# Tall Emersed plants ???



## FilteredFun (May 13, 2008)

Hello Everyone,

I have several questions regarding plants that are emersed and TALL.

We plan to have an open top aquarium. One of the reasons is that we want our wood and plants to explode out of the water and drape over the sides of the tank. We'd also desire some substrate carpet like grass and mid depth growth as well.

*[Q]* I was wondering what are some of the really TALL emerging plants available?

I thought we could grow these emerging plants in a temporary terrarium type scenario allowing them to reach a height well above the aquarium wall height: hopefully reaching their flowering stage if applicable. Then, if we planted them in the aquarium substrate, we would have instant explosion above the water's surface.

*[Q]* Will this work or will the plant die back???

It seems that most plants that reach the surface then run along the surface creating a floating carpet with their leaves. I was wondering if these plants could be draped and/or tied onto the exposed wood to encourage their growth upward above the water and not on the water's surface.

*[Q]* Would they succeed [perhaps with a daily misting of water?] or do they require the constant contact with the surface water???

The hope is to find some emerging plants that will attach to the exposed wood while growing their root system either in the substrate or [like Java Moss] on the wood below the surface.

Many Thanks!
Matt

aka FilteredFun


----------



## Robert Hudson (Feb 5, 2004)

> [Q] I was wondering what are some of the really TALL emerging plants available?


The tallest, biggest plants that are grown emersed are sword plants, Echinodorus. There are several hybrids and cultivars



> Q] Will this work or will the plant die back???
> It seems that most plants that reach the surface then run along the surface creating a floating carpet with their leaves. I was wondering if these plants could be draped and/or tied onto the exposed wood to encourage their growth upward above the water and not on the water's surface.


It depends on the plant.

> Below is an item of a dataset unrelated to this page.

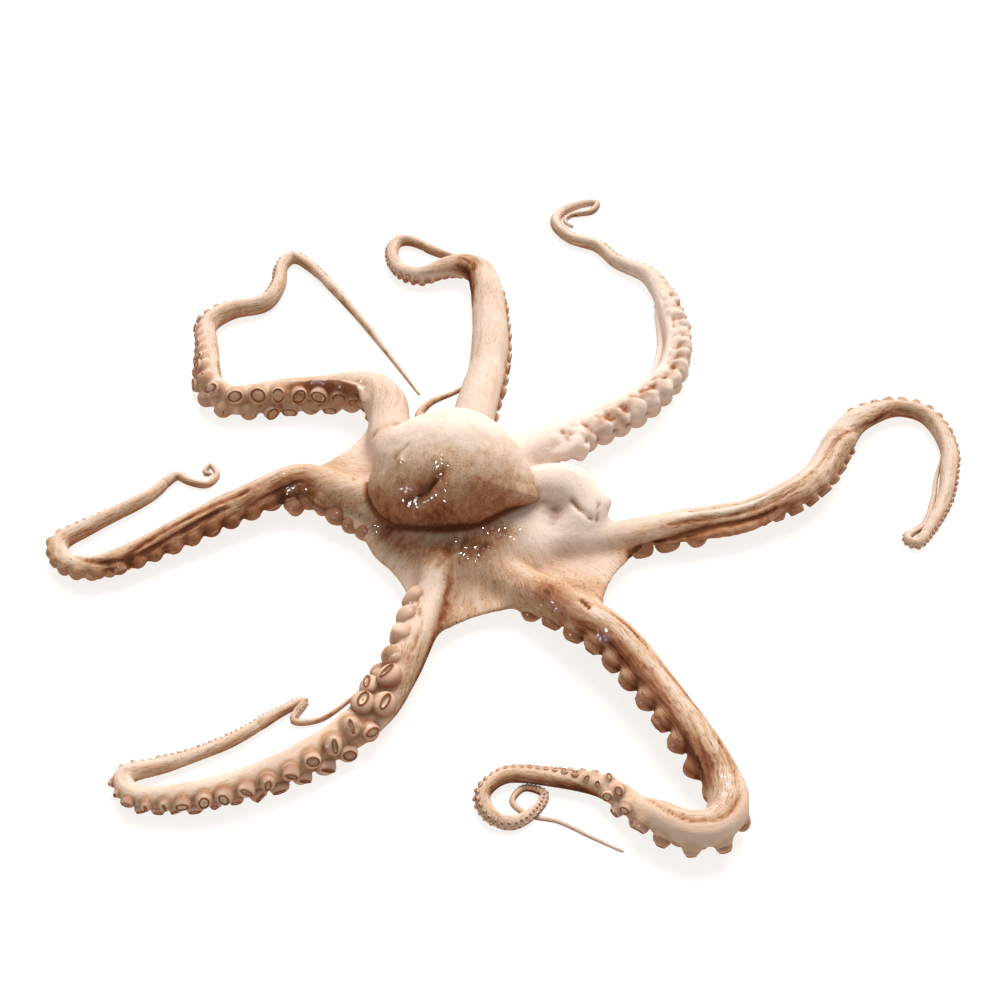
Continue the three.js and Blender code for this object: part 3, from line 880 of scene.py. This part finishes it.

Some float across the water surface, some grow above it. They do it naturally, you can't really induce it. They either do it or they don't. Some develop leaves that look radically different above water than below water.



> [Q] Would they succeed [perhaps with a daily misting of water?] or do they require the constant contact with the surface water???


It depends on how close the plants are to the light and how humid the air is. Dry air and heat will dry up many plants above water. Your biggest challenge will be light. You will need intensive light to penetrate the water to the plants below and be enough to give the plants above water what they need without being too close to the them. You will want to limit the plants above water to the back edges of the aquarium so they will not block light to the plants below.

There is a good article you should read called the Open Aquarium.

The Open Aquarium

If you have enough space you can have all sorts of plants around the tank: air plants, bromeliads, house plants, ferns, orchids...


----------



## cs_gardener (Apr 28, 2006)

Some plants that grow out of the water will lose the leaves on the stems below water and grow roots along the stems, so you have a forest of root-covered stems under water and leaves and flowers above water. What I've done is allow a few stems to grow out of the water and keep the rest under water to hide the ratty looking ones. 

Ludwigia repens was really bad about losing leaves below water once it managed to grow emersed. The stems actually died off near the substrate and I had root-covered stems from about mid-way up the tank to the water level and then healthy emersed plants. Hydrocotyle leucocephala was better at keeping leaves below water and it liked to grow along driftwood for support to get out of the water. I'm currently growing it as a houseplant and it's quite hardy once it adapts. Some of the Hygrophilas like H. angustifolia have strong stems, grow tall quickly and can support themselves out of the water, but once again they may lose their leaves below water if the get a lot of emersed growth. I'd keep some submersed in order to hide the stems of the ones growing emersed.


----------